Tribute on a Shelf

I unpacked some (but not nearly all) of our books recently.  One whole, long shelf ended up being full of just Elizabeth Peters books.  Those cracked and well-worn spines represented years of an author’s devotion to the craft.  And those were just the ones she wrote under that pseudonym.  To them you can add all the many books written as Barbara Michaels (any of you give yourself nightmares reading Ammie Come Home?), and her non-fiction books on archaeology written under her real name of Barbara Mertz.  I notice her cover photos are starting to show her age, but she’s still writing.

Think about it.  All those years of struggling with plot and character and continuity in her series, and editing.  Now that’s love.

The first book I purchased of hers was back in the late 1970’s and was called Legend in Green Velvet.  It was during the time period of Phyllis Whitney, Mary Stewart, Victoria Holt.  You know, the gothic romance period.  The book was set in Scotland and since I was madly in love with anything Scottish and had just started Scottish dancing, I counted out my seventy-five cents and bought it.  Elizabeth Peters tricked me.  It wasn’t a gothic romance.  It was hilarious.  It was a mystery.  It had characters who weren’t perfect, and who were eccentric.  Needless to say, when she followed that with the first in the Amelia Peabody series, I was hooked.  All these years later I still anxiously wait for the next one, knowing that as she ages, the chances are good there won’t be more.

One of the things Elizabeth Peters has always done is insert ‘inside’ comments.  If you’ve read all her books, you understand them.  A character from one series wanders through another.  An object important to one book shows up in another.  A character says something that has to do with another story.  I know there are other writers who do this, but she does it with a gentle hand and with the humor that is in all her books.
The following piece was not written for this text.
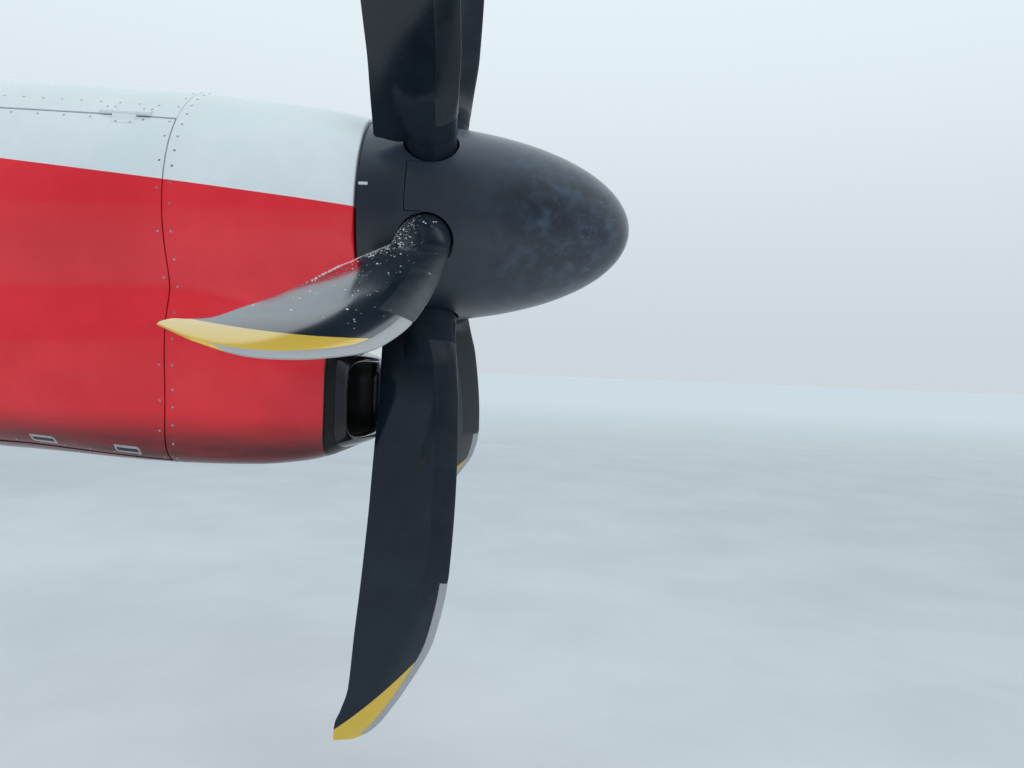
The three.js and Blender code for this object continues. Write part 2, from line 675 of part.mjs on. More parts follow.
// Hub: barrel, blade arms, pitch actuator in front and the shaft to the gearbox behind
function propellerHub() {
  const barrel = turnedSolid(
    [
      [PROP_X - SHAFT_END_AFT + SEAT_GAP, 0],
      [PROP_X - SHAFT_END_AFT + SEAT_GAP, 105],
      [PROP_X - 165, 105],
      [PROP_X - 150, 170],
      [PROP_X - 130, 185],
      [PROP_X + 120, 185],
      [PROP_X + 150, 120],
      [PROP_X + 400, 110],
      [PROP_X + 430, 70],
      [PROP_X + 430, 0],
    ],
    24,
  );
  const arm = rodSolid([PROP_X, 0, 100], [PROP_X, 0, SHANK_INNER - SEAT_GAP], 104, 16);
  const carrier = turnedSolid(
    [
      [PROP_X - SPINNER_RIM_AFT + 10 + SEAT_GAP, 186],
      [PROP_X - SPINNER_RIM_AFT + 10 + SEAT_GAP, 260],
      [PROP_X - SPINNER_RIM_AFT + 18, 260],
      [PROP_X - 140, 178],
      [PROP_X - 160, 150],
      [PROP_X - SPINNER_RIM_AFT + 10 + SEAT_GAP, 186],
    ],
    24,
  );
  return join([barrel, carrier, ...bladeAngles.map((angle) => turnAbout(arm, angle))]);
}
add("propeller_hub", "hub", toGeometry(propellerHub()));

// Blades. Chord places are measured from the pitch axis, positive towards the leading edge.
// radius, leading edge, trailing edge
const BLADE_EDGES = [
  [455, 116, -219],
  [500, 119, -216],
  [800, 134, -202],
  [1150, 139, -202],
  [1450, 131, -209],
  [1700, 89, -221],
  [1880, -6, -230],
  [1960, -64, -254],
  [2000, -98, -271],
  [2040, -150, -274],
  [2057, -202, -272],
];
// radius, angle of the chord from the plane of rotation in degrees, thickness over chord, camber
const BLADE_SECTIONS = [
  [455, 103.5, 0.17, 0.01],
  [600, 99.5, 0.14, 0.02],
  [800, 94, 0.1, 0.028],
  [1000, 88.7, 0.075, 0.03],
  [1250, 83.8, 0.055, 0.028],
  [1500, 79.5, 0.045, 0.024],
  [1800, 71.5, 0.036, 0.018],
  [2057, 65.3, 0.032, 0.01],
];
const BLADE_STATIONS = [455, 520, 570, 620, 720, 900, 1180, SHEATH_START, 1700, 1800, 1880, 1960, 2010, 2040, 2057];
const BOOT_STATIONS = [520, 570, 620, 720, 900, 1180, SHEATH_START];
const SHEATH_STATIONS = [SHEATH_START, 1700, 1800, 1880, 1960, 2010, 2040];
const BOOT_WIDTH = 90;
const EDGE_HALF_THICKNESS = 1.6;

function bladeSection(r) {
  const [lead, trail] = interpolate(BLADE_EDGES, r);
  const [angle, ratio, camber] = interpolate(BLADE_SECTIONS, r);
  return { lead, trail, chord: lead - trail, angle: radians(angle), ratio, camber };
}

// Places across the chord, as shares from the leading edge: the third is the sheath's inner edge and
// the fifth the boot's
function chordShares(r) {
  const { chord } = bladeSection(r);
  const sheath = Math.min(SHEATH_WIDTH / chord, 0.3);
  const boot = Math.max(BOOT_WIDTH / chord, sheath + 0.12);
  const behind = [0.18, 0.36, 0.56, 0.79, 1].map((share) => lerp(boot, 1, share));
  return [0, sheath / 3, sheath, (sheath + boot) / 2, boot, ...behind];
}

// Half thickness and camber line of the blade at a chord share, with the round shank fairing in
function bladeHeights(r, share) {
  const { lead, chord, ratio, camber } = bladeSection(r);
  const t = share;
  const profile = 0.2969 * Math.sqrt(t) - 0.126 * t - 0.3516 * t ** 2 + 0.2843 * t ** 3 - 0.1036 * t ** 4;
  const aerofoil = 5 * ratio * chord * profile + EDGE_HALF_THICKNESS * (0.35 + 0.65 * t);
  const fade = clamp((r - BLADE_ROOT) / 220, 0, 1);
  const shankHeight = (SHANK_RADIUS + 1) * (1 - fade * fade * (3 - 2 * fade));
  const shankWidth = SHANK_RADIUS + 1 + 0.1 * (r - BLADE_ROOT);
  const c = lead - share * chord;
  const bulge = shankHeight * Math.sqrt(Math.max(1 - (c / shankWidth) ** 2, 0));
  const power = 4;
  const half = (aerofoil ** power + bulge ** power) ** (1 / power);
  return { half, line: camber * chord * 4 * t * (1 - t) * (1 - bulge / Math.max(half, 1e-6) / 1.2), c };
}

// A point in the first blade's place from its radius, chord place and height, before it is turned to
// its angle about the shaft: the span runs along +Z and the blade moves towards -Y.
function bladePoint(r, c, n) {
  const { angle } = bladeSection(r);
  return new THREE.Vector3(
    PROP_X + c * Math.sin(angle) + n * Math.cos(angle),
    -c * Math.cos(angle) + n * Math.sin(angle),
    r,
  );
}

// A row of points along one face of the blade, from the leading edge back, moved outwards by grow
function bladeRow(r, side, grow = 0, count = Infinity) {
  return chordShares(r)
    .slice(0, count)
    .map((share) => {
      const { half, line, c } = bladeHeights(r, share);
      return bladePoint(r, c + grow * (1 - 2 * share), line + side * (half + grow));
    });
}

const bladeLoops = BLADE_STATIONS.map((r) => [...bladeRow(r, 1), ...bladeRow(r, -1).reverse()]);
const shankRod = rodSolid([PROP_X, 0, SHANK_INNER], [PROP_X, 0, 480], SHANK_RADIUS, 24);
const bladeSolid = toSolid(loft(bladeLoops, false, true)).add(shankRod);

// A sleeve of even thickness around the leading edge, between stations of the blade. shrink draws its
// ends in, and count is how many chord places it covers.
function sleeve(stations, count, thickness, shrink) {
  const loops = stations.map((r) => [
    ...bladeRow(r, 1, SEAT_GAP + thickness, count).reverse(),
    ...bladeRow(r, -1, SEAT_GAP + thickness, count),
    ...bladeRow(r, -1, SEAT_GAP, count).reverse(),
    ...bladeRow(r, 1, SEAT_GAP, count),
  ]);
  const ends = [loops[0], loops.at(-1)];
  const nextTo = [loops[1], loops.at(-2)];
  ends.forEach((loop, e) => {
    const length = Math.abs(loop[0].z - nextTo[e][0].z);
    loop.forEach((p, k) => p.lerp(nextTo[e][k], shrink / length));
  });
  return toSolid(loft(loops, false, true));
}
const bootSolid = sleeve(BOOT_STATIONS, 5, 2, SEAT_GAP);
const sheathSolid = sleeve(SHEATH_STATIONS, 3, 1.2, SEAT_GAP);
bladeAngles.forEach((angle, k) => {
  add(`blade_${k + 1}`, "blade", toGeometry(turnAbout(bladeSolid, angle)));
  add(`blade_${k + 1}_boot`, "boot", toGeometry(turnAbout(bootSolid, angle)));
  add(`blade_${k + 1}_sheath`, "sheath", toGeometry(turnAbout(sheathSolid, angle)));
});

export default group;
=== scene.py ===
"""A turboprop engine nacelle with its six-blade propeller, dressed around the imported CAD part.

Metres throughout. +X points forward along the propeller shaft, +Y to the left, +Z up, and the origin is on
the aft face of the firewall. "Aft" is measured back from the plane of the blade pitch axes.
"""

import math

import bmesh
import bpy
import numpy as np
from mathutils import Euler, Matrix, Vector


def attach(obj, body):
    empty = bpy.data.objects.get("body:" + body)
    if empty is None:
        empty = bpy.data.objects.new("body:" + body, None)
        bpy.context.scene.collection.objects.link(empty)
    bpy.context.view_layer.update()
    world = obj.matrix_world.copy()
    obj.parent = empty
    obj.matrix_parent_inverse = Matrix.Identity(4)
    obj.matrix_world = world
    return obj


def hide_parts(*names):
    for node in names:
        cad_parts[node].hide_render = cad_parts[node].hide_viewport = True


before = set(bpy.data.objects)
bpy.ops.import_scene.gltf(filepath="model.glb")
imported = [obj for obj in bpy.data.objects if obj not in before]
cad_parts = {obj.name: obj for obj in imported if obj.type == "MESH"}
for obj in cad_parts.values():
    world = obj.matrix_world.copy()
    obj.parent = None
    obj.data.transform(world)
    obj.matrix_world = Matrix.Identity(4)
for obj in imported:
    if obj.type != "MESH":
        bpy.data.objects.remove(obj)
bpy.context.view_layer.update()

# Sizes, most of them shared with the part's source
PROP_X = 2.700
PANEL = 0.016  # thickness of a cowl panel as it is shown
GAP = 0.0003
NACELLE = [  # aft, upper radius, chin half width, chin top, chin bottom, waist half width
    (0.270, 0.428, 0.350, -0.560, -0.929, 0.230),
    (0.365, 0.446, 0.372, -0.548, -0.976, 0.250),
    (0.480, 0.464, 0.388, -0.535, -1.004, 0.300),
    (0.640, 0.481, 0.402, -0.500, -1.022, 0.345),
    (0.960, 0.508, 0.425, -0.400, -1.030, 0.400),
    (2.700, 0.560, 0.470, -0.300, -0.960, 0.440),
]
CHIN_POWERS = (6.5, 3.2)  # of the chin's rounded outline: square at the mouth, rounder from the doors back
VALLEY, WAIST_CORNER = 18.0, 14.0  # tightness of the blends between upper body, waist and chin
WAIST_Z, WAIST_HALF_HEIGHT = -0.500, 0.150
TOP_SHARE, SIDE_SHARE = 0.21, 0.33
COWL_FRONT, COLLAR_AFT, BOOT_AFT, LIP_SWEEP = 0.270, 0.365, 0.290, 0.040
NOSE_COWL_END, DOOR_END, DOOR_GAP = 0.960, 2.560, 0.005
FIREWALL_THICKNESS = 0.030
DOOR_TOP, DOOR_BOTTOM = 4 / 32, 13 / 32
HINGE_RISE, KNUCKLE_RADIUS = 0.013, 0.009
KNUCKLE_STATIONS, FIXED_HALF_LENGTH, DOOR_HALF_LENGTH = (0.12, 0.50, 0.88), 0.095, 0.045
SEAM_OUTSIDE = (0.364, -0.5575, -0.941)  # half width, top and bottom where collar and lip meet
LIP_PROFILE = [  # aft, half width, top, bottom, sweep of the sides, squareness
    (BOOT_AFT - 0.0010, *SEAM_OUTSIDE, 0.040, 6.5),
    (0.268, 0.353, -0.563, -0.935, 0.043, 5.8),
    (0.250, 0.342, -0.573, -0.926, 0.045, 5.2),
    (0.243, 0.332, -0.584, -0.914, 0.046, 5.0),
    (0.249, 0.324, -0.593, -0.904, 0.045, 5.2),
    (0.268, 0.319, -0.598, -0.899, 0.043, 5.4),
    (BOOT_AFT - 0.0010, 0.317, -0.600, -0.897, 0.040, 5.5),
]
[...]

Another thing Elizabeth is very good at is showing the protagonist in stories written in first person.  If you like to write in first person, I strongly urge you to read the Amelia Peabody series.  The books have evolved over the years, but even in the early ones written in the 1980’s, she was very strong in this aspect of writing.  Amelia has a view of herself that is at odds with the way everyone else sees her.  And Elizabeth manages to show everyone’s opinions without stepping outside of Amelia’s mind.  This is very strong in her later Peabody books.
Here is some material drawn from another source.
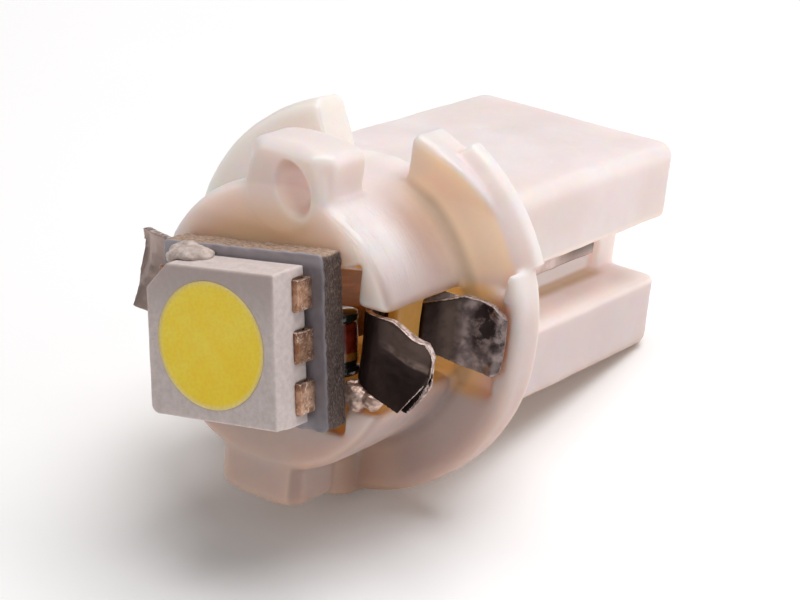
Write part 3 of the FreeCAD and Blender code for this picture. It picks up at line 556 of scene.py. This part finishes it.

I would say that Elizabeth Peters went a long way toward encouraging me to write.  I was writing anyway by that time, in secret of course, but she instilled in me a desire to be able to pull a reader so fully into a story, to make them laugh out loud, and to make them want to be part of the character’s family for many years.
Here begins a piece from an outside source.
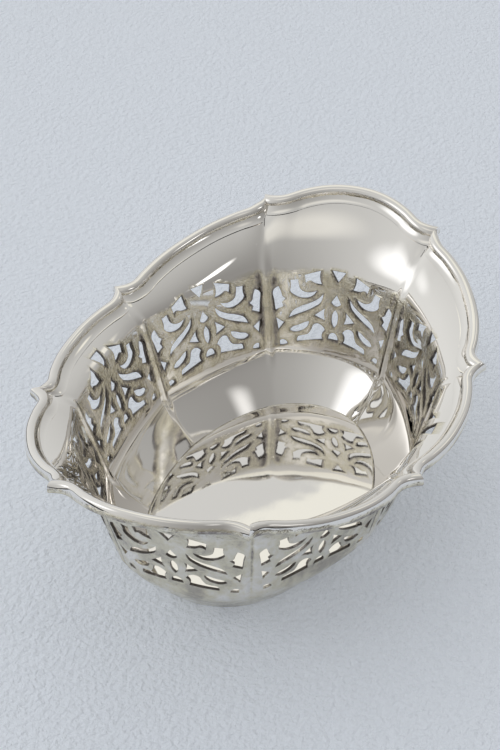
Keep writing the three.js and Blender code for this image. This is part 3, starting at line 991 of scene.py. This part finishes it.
@dataclass
class RimWire:
    """One length of moulded wire along a panel's lip: a broad roll and a soft inner band.

    Its section is measured out along the sheet from the lip's edge, and up from the sheet's
    inner face. Each film is an amount of tarnish, from 0 to 1; the valley and under films are
    painted shade as well as tarnish.
    """

    form: SheetForm
    finish: bpy.types.Material
    place: WirePlace
    width: float = 4.1
    lip: float = 0.6  # how far the roll stands out past the sheet's edge
    roll_height: float = 1.5
    roll_turn_share: float = 0.94
    band_width: float = 1.9
    valley_height: float = 0.6
    sink: float = 0.03  # how far the inner edge lies below the sheet's face
    drop: float = 0.85  # how far the roll hangs down beside the sheet's edge
    seat: float = 0.02  # height of the bottom's outer corner over the sheet's face
    edge_gap: float = 0.05
    mitre_gap: float = 0.07
    beak_length: float = 0.05
    beak_start_share: float = 0.78
    beak_foot: float = 1.1  # distance from the cusp within which the frames turn evenly
    # painted shade, with tarnish, in the valley and under the roll
    valley_shade_and_tarnish: float = 0.3
    valley_shade_reach: float = 0.3
    under_shade_and_tarnish: float = 0.45
    band_steps: int = 15
    roll_steps: int = 24
    under_steps: int = 10
    station_count: int = 57
    station_bunching: float = 1.35
    edge_probe: float = 0.004
    merge_distance: float = 1e-7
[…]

I can only hope that she has some more books in her because I’m not ready for her to be done writing.  There’s still one more shelf to fill.


10 thoughts on “Tribute on a Shelf

  1. Ré, get thee to the library! I LOVE the Amelia Peabody mysteries and I bet you will too. The audiobooks (read by Barbara Rosenblat) are incredible as well; I can’t read the books anymore without hearing her voices in my head.

    When I went to the VONA workshop last year, I was immersed in Peabody books and felt like I had to hide them because they weren’t “serious” enough. Then I realized all the feedback my mentor was giving me — more sensory details, more drama — was stuff that Peters excels at. So I’ve gobbled them down with no shame ever since.

    I’ve never read any of the non-Peabody novels but Lisa, you have convinced me to remedy that. 🙂


  2. A lot of the earlier books are very dated by today’s standards but I love reading them and being taken back to that time. You can see Elizabeth Peter’s journey to finding her writing voice through the earlier stuff. The Vickie Bliss series are also excellent, and Lisa you should read those as (without giving spoilers here), the last one ties into the Amelia series. But in reading the most recent Vickie Bliss, you won’t catch that unless you are familiar with Amelia. Even if you’re not though, the Bliss series are great books, too.


    • I imagine some would find that book dated now, but I still love it. One of my favorite scenes is Jamie and the dangerous hand gun, when he trips. I think part of the enduring appeal of this story for me is that it reminds me of a more innocent time in my life. The book still makes me smile and that’s why it is so dear to me. Have you read ‘Die For Love’ or ‘Summer of the Dragon’?


  3. Lisa, I just finished the Vicky Bliss series… aahhhhhhhh!!!!!! Thank you so much for turning me on to Peters’s other books. 😀 I’ve been grinning like an idiot since I finished the last book last night. 😀 😀 😀


    • Being familiar with Amelia Peabody, did you notice the references to her in the Bliss series? And did you like how Elizabeth Peters shows up as herself in the last Bliss book? What a great laugh that was, and how much fun she must have had writing that, letting the characters react to her. Glad you liked the books. Lisa


      • Yes I did, and delighted in them. 🙂 The author appearance was fun… I think that last book was really for the fans, there was so much in it to provoke glee. 🙂 I’m in Vicky withdrawal — I’ve been listening to the audiobooks just to keep the series going in my mind!